Eric Aunoble: Les nouveaux dirigeants seront confrontés à une situation assez compliquée. Tout d'abord, la défiance des protestataires face aux dirigeants, y compris ceux de l'opposition, est très prononcée. Les militants de la place Maïdan veulent créer un "cercle de confiance populaire" dans le but notamment de contrôler la corruption du gouvernement. Ce sont eux qui ont gagné des points pendant les événements récents et on ne pourra pas les ignorer. Ensuite, le gouvernement subira la pression des forces politiques qui prétendent représenter l'est russophone du pays, et il devra affronter une situation économique inquiétante.
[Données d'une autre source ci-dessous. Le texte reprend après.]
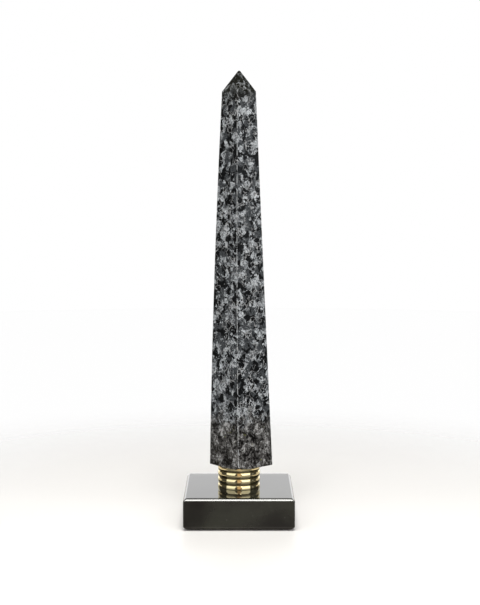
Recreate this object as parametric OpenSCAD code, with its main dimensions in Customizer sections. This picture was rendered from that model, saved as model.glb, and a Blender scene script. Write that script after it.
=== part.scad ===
// Desk obelisk: a tapering square stone shaft, turned almost edge-on, standing on a
// grooved brass collar and a bevelled square stone plinth.  One threaded rod, glued
// into the shaft and drawn tight by a nut under the plinth, holds the stack together.
// Millimetres, +Z up.  The origin is the centre of the plinth, on the surface it stands on.

/* [Plinth] */
// Length of each side of the plinth
plinth_side = 76.2; // [60:0.1:100]
// Thickness of the plinth
plinth_t = 21.6; // [18:0.1:32]
// Bevel along the top and bottom edges, cut at 45 degrees
plinth_bevel = 2.0; // [0.5:0.1:4]
// Flat along each upright edge
plinth_arris = 0.6; // [0.2:0.1:2]

/* [Collar] */
// Diameter over the crests of the ribs
collar_d = 30; // [20:0.1:40]
// Height of the collar
collar_h = 15.3; // [10:0.1:30]
// Number of grooves turned round the collar
groove_count = 3; // [1:1:4]
// Distance from one groove to the next
groove_pitch = 4.6; // [3:0.1:6]
// Radius of the rounded crest of each rib
rib_r = 4.8; // [3.5:0.1:8]
// Width of the narrow slot at the bottom of each groove
slot_w = 0.3; // [0.2:0.05:0.6]
// Depth of that slot below the ribs' edges
slot_depth = 0.4; // [0.2:0.05:1]

/* [Shaft] */
// Side of the shaft at its base
shaft_base = 31.6; // [24:0.1:40]
// Side of the shaft at its shoulder, where the point begins
shaft_top = 16.8; // [12:0.1:22]
// How much wider the shaft is, at its fullest, than a straight taper would make it
shaft_swell = 0.7; // [0:0.1:1.5]
// Height from the base at which the shaft is fullest
fullest_h = 150; // [60:1:200]
// Height from the base to the shoulder
shoulder_h = 261; // [150:1:320]
// Height of the point above the shoulder
point_h = 14.2; // [8:0.1:30]
// Width of the blunted tip
tip_flat = 1.0; // [0.6:0.1:2]
// Flat polished along each arris
shaft_arris = 0.4; // [0.2:0.05:1]
// Turn of the shaft about the vertical, from square with the plinth
shaft_turn = 40.3; // [0:0.1:90]
// How far the middle of the base stands to the right of the rod
base_shift = 1.5; // [-3:0.1:3]
// How far the middle of the shaft stands to the right of the rod where it is fullest
fullest_shift = 0.0; // [-3:0.1:3]
// How far the middle of the shoulder stands to the right of the rod
shoulder_shift = 0.0; // [-3:0.1:3]
// How far the tip stands to the right of the rod
tip_shift = 0.1; // [-3:0.1:3]
// How far in front of the rod the worn corner of the base begins
worn_from = 15; // [8:0.5:20]
// Slope of the worn corner, up from the level of the base
worn_slope = 12; // [0:0.5:30]

/* [Rod and nut] */
// Diameter of the threaded rod
rod_d = 6; // [4:0.5:8]
// Depth to which the rod is glued into the shaft
rod_in_shaft = 30; // [15:1:60]
// Length of rod that stands past the nut
rod_past_nut = 1.2; // [0.5:0.1:3]
// Clearance all round the rod in the stone, filled with glue
rod_glue_gap = 0.3; // [0.1:0.05:0.5]
// Clearance all round the rod in the collar, the washer and the plinth
rod_clearance = 0.25; // [0.1:0.05:0.5]
// Clearance all round the rod in the nut, where the threads mesh
thread_clearance = 0.05; // [0.02:0.01:0.1]
// Spare depth of the hole in the shaft past the end of the rod
hole_spare = 2; // [0.5:0.5:6]
// Outer diameter of the washer
washer_d = 18; // [12:0.5:20]
// Thickness of the washer
washer_t = 1.6; // [1:0.1:2.5]
// Width of the nut across its flats
nut_flats = 10; // [8:0.5:13]
// Thickness of the nut
nut_t = 5; // [3:0.1:7]
// Chamfer on the nut's corners
nut_chamfer = 0.6; // [0.2:0.1:1]
// Clearance all round the washer in the recess under the plinth
recess_clearance = 2; // [1:0.5:4]
// Height from the end of the rod down to the underside of the plinth
recess_spare = 1.2; // [0.5:0.1:4]

/* [Feet] */
// Diameter of each round rubber pad
pad_d = 12; // [8:0.5:16]
// Thickness of each pad
pad_t = 0.8; // [0.5:0.1:2]
// Distance from the plinth's side to the edge of each pad
pad_inset = 4; // [2.5:0.5:10]

/* [Hidden] */
$fn = 96;
// Past each end of a cut, so that no face of the cutter lies on a face of the piece
cut_past = 1;

plinth_z = pad_t;
collar_z = plinth_z + plinth_t;
shaft_z = collar_z + collar_h;
shaft_h = shoulder_h + point_h;
// Side of the shaft where it is fullest
shaft_fullest = shaft_base + (shaft_top - shaft_base) * fullest_h / shoulder_h + shaft_swell;
collar_r = collar_d / 2;
// Radius left where two ribs meet
rib_edge_r = collar_r - rib_r + sqrt(rib_r * rib_r - groove_pitch * groove_pitch / 4);

rod_end_h = washer_t + nut_t + rod_past_nut;
recess_h = rod_end_h + recess_spare;
recess_d = washer_d + 2 * recess_clearance;
recess_top_z = plinth_z + recess_h;
rod_bottom_z = recess_top_z - rod_end_h;
rod_top_z = shaft_z + rod_in_shaft;
pad_centre = plinth_side / 2 - pad_inset - pad_d / 2;
pad_corners = [[-1, -1], [1, -1], [1, 1], [-1, 1]];

// A hole on the rod's axis, from z1 up to z2
module rod_hole(gap, z1, z2) {
    translate([0, 0, z1])
        cylinder(d = rod_d + 2 * gap, h = z2 - z1);
}

// Heights of the shaft's four levels, and how far the middle of each stands to the right
level_h = [0, fullest_h, shoulder_h, shaft_h];
level_shift = [base_shift, fullest_shift, shoulder_shift, tip_shift];
level_side = [shaft_base, shaft_fullest, shaft_top, tip_flat];

// A prism whose outline, seen along Y, is the shaft's side view with the given half
// widths at its four levels, when the shaft is turned by the angle.
module shaft_prism(halves, angle) {
    length = 2 * shaft_base;
    middle = level_shift * cos(angle);
    rotate([0, 0, angle])
        translate([0, length / 2, 0])
            rotate([90, 0, 0])
                linear_extrude(height = length)
                    polygon(concat(
                        [for (i = [0 : 3]) [middle[i] + halves[i], level_h[i]]],
                        [for (i = [3 : -1 : 0]) [middle[i] - halves[i], level_h[i]]]
                    ));
}

// Two opposite sides of the shaft, and of the point above them
module shaft_sides(angle) {
    shaft_prism(level_side / 2, angle);
}

// The flats on two opposite arrises, which run out at the tip
module shaft_arrises(angle) {
    flat = [shaft_arris, shaft_arris, shaft_arris, 0];
    shaft_prism(level_side / sqrt(2) - flat / 2, angle);
}

// What is worn away from the underside of the shaft's front corner
module worn_corner() {
    reach = 2 * shaft_base;
    translate([0, -worn_from, shaft_z])
        rotate([-worn_slope, 0, 0])
            translate([-reach / 2, -reach, -shaft_base])
                cube([reach, reach, shaft_base]);
}

// The shaft and its point are one stone
module shaft() {
    color([0.27, 0.26, 0.29])
        difference() {
            translate([0, 0, shaft_z])
                intersection() {
                    shaft_sides(shaft_turn);
                    shaft_sides(shaft_turn - 90);
                    shaft_arrises(shaft_turn + 45);
                    shaft_arrises(shaft_turn - 45);
                }
            worn_corner();
            rod_hole(rod_glue_gap, shaft_z - cut_past, rod_top_z + hole_spare);
        }
}

// Half of the collar's section: rounded ribs between the grooves, slotted where they meet
module collar_section() {
    half_h = collar_h / 2;
    first_rib = -groove_count * groove_pitch / 2;
    difference() {
        union() {
            translate([0, -half_h])
                square([rib_edge_r, collar_h]);
            intersection() {
                translate([0, -half_h])
                    square([collar_r, collar_h]);
                for (i = [0 : groove_count])
                    intersection() {
                        translate([collar_r - rib_r, first_rib + i * groove_pitch])
                            circle(r = rib_r);
                        translate([collar_r - rib_r, first_rib + (i - 0.5) * groove_pitch])
                            square([rib_r, groove_pitch]);
                    }
            }
        }
        for (i = [0 : groove_count - 1])
            translate([rib_edge_r - slot_depth, first_rib + (i + 0.5) * groove_pitch - slot_w / 2])
                square([slot_depth + rib_r, slot_w]);
    }
}

module collar() {
    color([0.86, 0.72, 0.42])
        difference() {
            translate([0, 0, collar_z + collar_h / 2])
                rotate_extrude()
                    collar_section();
            rod_hole(rod_clearance, collar_z - cut_past, shaft_z + cut_past);
        }
}

// A bar with the plinth's bevelled outline, lying along Y
module bevelled_bar() {
    half = plinth_side / 2;
    b = plinth_bevel;
    rotate([90, 0, 0])
        linear_extrude(height = 2 * plinth_side, center = true)
            polygon([
                [b - half, 0], [half - b, 0], [half, b], [half, plinth_t - b],
                [half - b, plinth_t], [b - half, plinth_t], [-half, plinth_t - b], [-half, b]
            ]);
}

// The plinth's outline from above, with its four upright edges taken off
module plinth_outline() {
    cut_side = plinth_side * sqrt(2) - sqrt(2) * plinth_arris;
    intersection() {
        square(plinth_side, center = true);
        rotate(45)
            square(cut_side, center = true);
    }
}

module plinth() {
    color([0.13, 0.13, 0.12])
        difference() {
            translate([0, 0, plinth_z])
                intersection() {
                    bevelled_bar();
                    rotate([0, 0, 90])
                        bevelled_bar();
                    linear_extrude(height = plinth_t)
                        plinth_outline();
                }
            rod_hole(rod_clearance, plinth_z - cut_past, collar_z + cut_past);
            translate([0, 0, plinth_z - cut_past])
                cylinder(d = recess_d, h = recess_h + cut_past);
        }
}

module threaded_rod() {
    color([0.7, 0.71, 0.72])
        translate([0, 0, rod_bottom_z])
            cylinder(d = rod_d, h = rod_top_z - rod_bottom_z);
}

module washer() {
    color([0.74, 0.75, 0.76])
        difference() {
            translate([0, 0, recess_top_z - washer_t])
                cylinder(d = washer_d, h = washer_t);
            rod_hole(rod_clearance, recess_top_z - washer_t - cut_past, recess_top_z + cut_past);
        }
}

// A hexagon nut with its corners turned off at both ends
module nut() {
    nut_z = recess_top_z - washer_t - nut_t;
    corner_r = nut_flats / sqrt(3);
    color([0.74, 0.75, 0.76])
        difference() {
            translate([0, 0, nut_z])
                intersection() {
                    cylinder(r = corner_r, h = nut_t, $fn = 6);
                    rotate_extrude()
                        polygon([
                            [0, 0], [corner_r - nut_chamfer, 0], [corner_r, nut_chamfer / 2],
                            [corner_r, nut_t - nut_chamfer / 2], [corner_r - nut_chamfer, nut_t], [0, nut_t]
                        ]);
                }
            rod_hole(thread_clearance, nut_z - cut_past, nut_z + nut_t + cut_past);
        }
}

// One round pad, in the corner of the underside that the number gives
module foot_pad(i) {
    color([0.09, 0.1, 0.09])
        translate([pad_corners[i - 1][0] * pad_centre, pad_corners[i - 1][1] * pad_centre, 0])
            cylinder(d = pad_d, h = pad_t);
}

shaft();
collar();
plinth();
threaded_rod();
washer();
nut();
foot_pad(1);  // foot_pad_1
foot_pad(2);  // foot_pad_2
foot_pad(3);  // foot_pad_3
foot_pad(4);  // foot_pad_4
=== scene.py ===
"""The looks of a desk obelisk: a mottled gabbro shaft on a grooved brass collar and a black marble plinth.

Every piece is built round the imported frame's own boxes and corners. Lengths are in metres, apart from
the scales of the materials' patterns, which are so many to the millimetre.
"""
import math
import random
from types import SimpleNamespace

import bpy
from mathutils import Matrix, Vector, noise


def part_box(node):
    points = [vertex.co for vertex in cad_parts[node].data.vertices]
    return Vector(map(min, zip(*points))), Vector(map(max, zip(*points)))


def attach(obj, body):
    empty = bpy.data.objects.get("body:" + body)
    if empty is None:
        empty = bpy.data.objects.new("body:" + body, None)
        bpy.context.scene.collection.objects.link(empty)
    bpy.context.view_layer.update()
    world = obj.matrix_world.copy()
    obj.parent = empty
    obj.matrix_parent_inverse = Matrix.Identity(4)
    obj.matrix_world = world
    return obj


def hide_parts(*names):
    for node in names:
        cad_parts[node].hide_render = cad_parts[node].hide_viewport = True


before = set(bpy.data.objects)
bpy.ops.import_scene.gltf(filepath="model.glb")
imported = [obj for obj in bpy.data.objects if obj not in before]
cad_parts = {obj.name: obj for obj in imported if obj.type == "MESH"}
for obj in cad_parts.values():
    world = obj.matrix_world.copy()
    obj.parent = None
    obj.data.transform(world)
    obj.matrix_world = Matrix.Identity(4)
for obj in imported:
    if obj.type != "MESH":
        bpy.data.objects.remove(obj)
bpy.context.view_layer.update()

MM = 0.001
TAU = 2 * math.pi

# Points along each flat side of a square ring, and round each of its corners
SIDE_N = 13
CORNER_N = 5

# Rings up the shaft's sides and up its point, and how far its arrises and its rim are eased
SHAFT_STEPS = 520
POINT_STEPS = 46
SHAFT_EASE = 0.35 * MM
RIM_EASE = 0.25 * MM

# What the polished pieces mirror low down beside and behind them, of the floor and of the room
PALE_SURROUND = (0.72, 0.66, 0.60, 1)


# ---------------------------------------------------------------- meshes

def square_ring(half, radius, z, centre=(0, 0), turn=0.0, side_n=SIDE_N):
    """Points round a square with rounded corners, packed closer together towards the corners."""
    flat = half - radius
    steps = [math.sin(math.pi / 2 * (2 * i / (side_n - 1) - 1)) for i in range(side_n)]
    quarter = [(half, flat * s) for s in steps]
    for i in range(1, CORNER_N + 1):
        a = math.pi / 2 * i / (CORNER_N + 1)
        quarter.append((flat + radius * math.cos(a), flat + radius * math.sin(a)))
    ring = []
    for k in range(4):
        c, s = math.cos(turn + k * math.pi / 2), math.sin(turn + k * math.pi / 2)
        ring += [Vector((centre[0] + c * x - s * y, centre[1] + s * x + c * y, z)) for x, y in quarter]
    return ring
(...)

- Le risque de partition est-il réel?

- Ce n'est probablement pas le souhait de la majorité de la population russophone et ce d'autant plus qu'un sentiment de conscience nationale, qui n'existait pas dans les années 1980, a émergé ces dernières années en Ukraine. L'industrie sidérurgique et minière, qui produit à des prix bas, s'est en outre un peu affranchie de la Russie en diversifiant ses marchés, vers la Turquie par exemple. Le risque de partition ne paraît possible qu'en Crimée qui a toujours hébergé les ports de guerre russes, puis soviétiques. Actuellement, la ville de Sébastopol sert à la fois de base militaire pour la Russie et pour l'Ukraine. Elle cristallise donc les tensions et il est probable que Moscou exige des nouvelles autorités ukrainiennes quelques garanties autour de la Mer noire.

- Un rapprochement Union européenne-Ukraine est-il possible?

- L'Union européenne n'a pas la volonté politique d'intégrer l'Ukraine. Elle souhaite plutôt créer une sphère d'influence hors de ses frontières et accéder à un nouveau marché de 46 millions de personnes. L'Ukraine, de son côté, souhaiterait que ses citoyens puissent se déplacer dans l'UE sans visa. Financièrement, on ignore aussi si l'UE peut proposer plus d'argent qu'elle ne l'a déjà fait. Et si elle le fait, à quelles conditions? Les entreprises ukrainiennes n'ont pas encore les moyens de se plier à de nouvelles normes. Et sur le plan social, il ne faut pas oublier que le gouvernement de Ianoukovitch a préféré vider les caisses plutôt qu'effectuer certaines réformes et provoquer la grogne. Trop d'exigences pourraient faire le lit de l'extrême droite nationaliste qui est déjà la gagnante des derniers événements.